▸ RAW DATA
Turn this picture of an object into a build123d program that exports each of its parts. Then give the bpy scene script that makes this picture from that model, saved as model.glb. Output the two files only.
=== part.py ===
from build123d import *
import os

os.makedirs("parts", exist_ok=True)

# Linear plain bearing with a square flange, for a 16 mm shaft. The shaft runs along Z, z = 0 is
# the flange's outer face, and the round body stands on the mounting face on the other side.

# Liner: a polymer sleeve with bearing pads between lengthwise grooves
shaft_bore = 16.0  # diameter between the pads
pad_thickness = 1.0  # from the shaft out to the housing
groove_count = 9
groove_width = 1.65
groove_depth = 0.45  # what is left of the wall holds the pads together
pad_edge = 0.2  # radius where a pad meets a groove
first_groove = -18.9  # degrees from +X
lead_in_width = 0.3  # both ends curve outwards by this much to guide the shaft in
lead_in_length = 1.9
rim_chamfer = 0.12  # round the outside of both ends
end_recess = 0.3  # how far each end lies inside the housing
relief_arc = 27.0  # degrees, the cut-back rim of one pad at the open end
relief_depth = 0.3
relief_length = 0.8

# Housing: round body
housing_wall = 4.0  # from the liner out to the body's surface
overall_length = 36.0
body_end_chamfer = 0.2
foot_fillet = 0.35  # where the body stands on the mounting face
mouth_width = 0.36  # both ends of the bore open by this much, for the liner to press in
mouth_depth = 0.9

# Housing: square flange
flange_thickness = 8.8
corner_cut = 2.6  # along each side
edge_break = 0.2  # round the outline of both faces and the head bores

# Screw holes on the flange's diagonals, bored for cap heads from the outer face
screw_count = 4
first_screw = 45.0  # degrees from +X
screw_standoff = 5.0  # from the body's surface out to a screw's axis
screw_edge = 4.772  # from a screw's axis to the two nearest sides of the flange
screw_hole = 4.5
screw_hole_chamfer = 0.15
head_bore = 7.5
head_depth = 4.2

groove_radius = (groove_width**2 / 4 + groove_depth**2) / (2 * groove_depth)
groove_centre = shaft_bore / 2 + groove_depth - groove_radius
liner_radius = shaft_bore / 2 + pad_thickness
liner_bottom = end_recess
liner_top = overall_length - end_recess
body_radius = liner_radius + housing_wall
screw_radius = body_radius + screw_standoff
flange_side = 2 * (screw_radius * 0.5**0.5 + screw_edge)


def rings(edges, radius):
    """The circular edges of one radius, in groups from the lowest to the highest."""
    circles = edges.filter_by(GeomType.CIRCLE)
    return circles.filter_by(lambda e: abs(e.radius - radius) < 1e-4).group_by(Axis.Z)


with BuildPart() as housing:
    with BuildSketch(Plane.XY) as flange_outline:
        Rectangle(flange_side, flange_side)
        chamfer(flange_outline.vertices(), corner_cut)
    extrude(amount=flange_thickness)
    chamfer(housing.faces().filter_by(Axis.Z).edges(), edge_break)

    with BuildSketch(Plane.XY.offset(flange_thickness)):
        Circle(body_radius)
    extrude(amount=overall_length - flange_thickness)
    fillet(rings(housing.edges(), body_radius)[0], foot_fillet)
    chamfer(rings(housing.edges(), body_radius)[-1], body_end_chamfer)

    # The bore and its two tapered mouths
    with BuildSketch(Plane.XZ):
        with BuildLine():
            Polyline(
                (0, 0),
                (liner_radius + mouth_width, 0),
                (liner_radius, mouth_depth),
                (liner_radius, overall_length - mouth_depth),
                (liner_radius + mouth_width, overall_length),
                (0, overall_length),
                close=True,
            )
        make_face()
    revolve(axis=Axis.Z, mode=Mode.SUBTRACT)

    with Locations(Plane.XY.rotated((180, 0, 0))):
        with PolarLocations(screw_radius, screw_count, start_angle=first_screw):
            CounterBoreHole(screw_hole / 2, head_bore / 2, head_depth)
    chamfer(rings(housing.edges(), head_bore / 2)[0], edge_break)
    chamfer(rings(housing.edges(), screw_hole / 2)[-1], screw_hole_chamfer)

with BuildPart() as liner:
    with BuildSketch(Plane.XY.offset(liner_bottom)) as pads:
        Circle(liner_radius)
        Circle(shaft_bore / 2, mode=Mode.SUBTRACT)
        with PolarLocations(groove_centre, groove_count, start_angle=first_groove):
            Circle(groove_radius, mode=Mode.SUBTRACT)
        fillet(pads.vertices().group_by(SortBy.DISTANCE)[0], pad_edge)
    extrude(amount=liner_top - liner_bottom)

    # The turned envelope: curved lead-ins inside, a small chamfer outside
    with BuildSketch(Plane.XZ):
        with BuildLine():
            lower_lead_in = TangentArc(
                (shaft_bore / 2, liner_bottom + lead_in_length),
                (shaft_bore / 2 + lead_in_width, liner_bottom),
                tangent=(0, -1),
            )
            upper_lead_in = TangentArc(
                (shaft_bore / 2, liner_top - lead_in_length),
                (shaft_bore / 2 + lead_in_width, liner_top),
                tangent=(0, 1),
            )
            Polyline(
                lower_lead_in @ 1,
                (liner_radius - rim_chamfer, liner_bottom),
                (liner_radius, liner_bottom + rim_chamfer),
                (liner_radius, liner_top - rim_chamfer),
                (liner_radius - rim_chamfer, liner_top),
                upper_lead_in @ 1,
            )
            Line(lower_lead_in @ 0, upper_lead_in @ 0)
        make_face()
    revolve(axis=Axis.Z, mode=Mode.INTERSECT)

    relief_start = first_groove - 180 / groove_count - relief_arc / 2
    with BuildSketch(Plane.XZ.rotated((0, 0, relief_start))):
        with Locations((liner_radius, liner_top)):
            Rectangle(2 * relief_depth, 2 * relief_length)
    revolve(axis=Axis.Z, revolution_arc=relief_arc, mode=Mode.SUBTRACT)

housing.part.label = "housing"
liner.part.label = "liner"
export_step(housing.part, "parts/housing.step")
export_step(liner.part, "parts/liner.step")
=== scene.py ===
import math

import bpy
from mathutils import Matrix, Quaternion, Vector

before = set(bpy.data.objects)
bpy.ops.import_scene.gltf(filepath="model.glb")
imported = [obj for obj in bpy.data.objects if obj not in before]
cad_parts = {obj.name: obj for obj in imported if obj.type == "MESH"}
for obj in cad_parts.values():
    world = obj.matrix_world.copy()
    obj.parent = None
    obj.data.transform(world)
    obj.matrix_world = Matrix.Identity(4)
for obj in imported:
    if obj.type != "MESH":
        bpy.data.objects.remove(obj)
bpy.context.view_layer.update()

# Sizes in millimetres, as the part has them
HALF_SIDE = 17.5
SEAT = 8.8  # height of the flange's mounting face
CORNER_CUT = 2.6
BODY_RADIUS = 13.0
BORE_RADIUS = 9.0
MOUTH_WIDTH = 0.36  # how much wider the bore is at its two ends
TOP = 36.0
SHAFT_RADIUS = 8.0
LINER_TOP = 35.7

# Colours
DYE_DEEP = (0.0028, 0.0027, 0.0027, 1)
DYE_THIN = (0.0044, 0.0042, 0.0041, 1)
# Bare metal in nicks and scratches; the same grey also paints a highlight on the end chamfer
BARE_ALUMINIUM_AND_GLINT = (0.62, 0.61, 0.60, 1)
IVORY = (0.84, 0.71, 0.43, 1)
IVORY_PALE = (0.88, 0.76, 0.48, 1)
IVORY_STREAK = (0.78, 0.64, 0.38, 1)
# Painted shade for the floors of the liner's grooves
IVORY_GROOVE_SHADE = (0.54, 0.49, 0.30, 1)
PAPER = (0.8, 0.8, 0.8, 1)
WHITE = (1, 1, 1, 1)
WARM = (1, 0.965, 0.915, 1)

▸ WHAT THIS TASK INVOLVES
Look above for the line containing "relief_start = first_groove". Output from there through the line containing "bpy.context.view_layer.update()", exactly and inclusively.

▸ REPLY
    relief_start = first_groove - 180 / groove_count - relief_arc / 2
    with BuildSketch(Plane.XZ.rotated((0, 0, relief_start))):
        with Locations((liner_radius, liner_top)):
            Rectangle(2 * relief_depth, 2 * relief_length)
    revolve(axis=Axis.Z, revolution_arc=relief_arc, mode=Mode.SUBTRACT)

housing.part.label = "housing"
liner.part.label = "liner"
export_step(housing.part, "parts/housing.step")
export_step(liner.part, "parts/liner.step")
=== scene.py ===
import math

import bpy
from mathutils import Matrix, Quaternion, Vector

before = set(bpy.data.objects)
bpy.ops.import_scene.gltf(filepath="model.glb")
imported = [obj for obj in bpy.data.objects if obj not in before]
cad_parts = {obj.name: obj for obj in imported if obj.type == "MESH"}
for obj in cad_parts.values():
    world = obj.matrix_world.copy()
    obj.parent = None
    obj.data.transform(world)
    obj.matrix_world = Matrix.Identity(4)
for obj in imported:
    if obj.type != "MESH":
        bpy.data.objects.remove(obj)
bpy.context.view_layer.update()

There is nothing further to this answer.